- Other names: Galeophobia
- Pronunciation: /ˌɪkθioʊˈfoʊbiə/ ;
- Specialty: Psychology

= Fear of fish =

Fear of traditional and non traditional fish

Fear of fish or ichthyophobia ranges from cultural phenomena such as fear of eating fish, fear of touching raw fish, or fear of dead fish, up to irrational fear (specific phobia). Selachophobia, or galeophobia, is the specific fear of sharks.

==Etymology==
The term ichthyophobia comes from the Greek ἰχθῦς - ichthus, meaning "fish" and φόβος - phobos, "fear". Galeophobia comes from the Greek γαλεός - galeos, "small shark".

==Phobia==
Ichthyophobia is described in Psychology: An International Perspective as an "unusual" specific phobia. Both symptoms and remedies of ichthyophobia are common to most specific phobias.

American psychologist John B. Watson, a renowned name in behaviorism, describes an example, quoted in many books in psychology, of conditioned fear of a goldfish in an infant and a way of unconditioning of the fear by what is now called graduated exposure therapy:

Try another method. Let his brother, aged four, who has no fear of fish, come up to the bowl and put his hands in the bowl and catch the fish. No amount of watching a fearless child play with these harmless animals will remove the fear from the toddler. Try shaming him, making a scapegoat of him. Your attempts are equally futile. Let us try, however, this simple method. Place the child at meal time at one end of a table ten or twelve feet long, and move the fish bowl to the extreme other end of the table and cover it. Just as soon as the meal is placed before him remove the cover from the bowl. If disturbance occurs, extend your table and place the bowl still farther off, so far away that no disturbance occurs. Eating takes place normally, nor is digestion interfered with. Repeat the procedure on the next day, but move the bowl a little nearer. In four or five days the bowl can be brought right up to the food tray without causing the slightest disturbance. Then take a small glass dish, fill it with water and move the dish back, and at subsequent meal times bring it nearer and nearer to him. Again in three or four days the small glass dish can be put on the tray alongside of his milk. The old fear has been driven out by training, unconditioning has taken place, and this unconditioning is permanent.
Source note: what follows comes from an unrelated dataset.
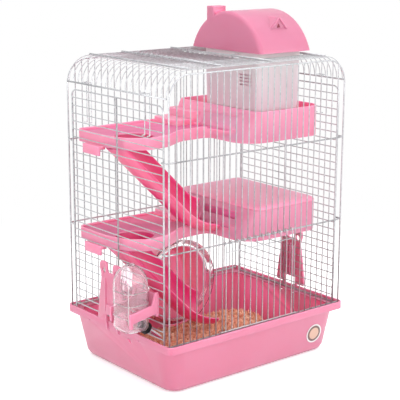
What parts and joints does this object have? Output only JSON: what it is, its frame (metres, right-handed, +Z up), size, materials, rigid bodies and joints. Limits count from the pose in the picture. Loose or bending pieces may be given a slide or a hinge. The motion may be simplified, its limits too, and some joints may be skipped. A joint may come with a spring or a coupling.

In contrast, radical exposure therapy was used successfully to cure a man with a "life affecting" fish phobia on the 2007 documentary series, The Panic Room.

==Cultural phenomenon==
Historically, the Navajo people were described as being ichthyophobic, due to their aversion to fish. However, this was later recognised as a cultural or mythic aversion to aquatic animals, and not a psychological condition.

==Fear of eating fish==
The Journal of the American Medical Association have published a research paper addressing the fears of eating fish among those who are concerned about contaminants, such as mercury, becoming accumulated in their food.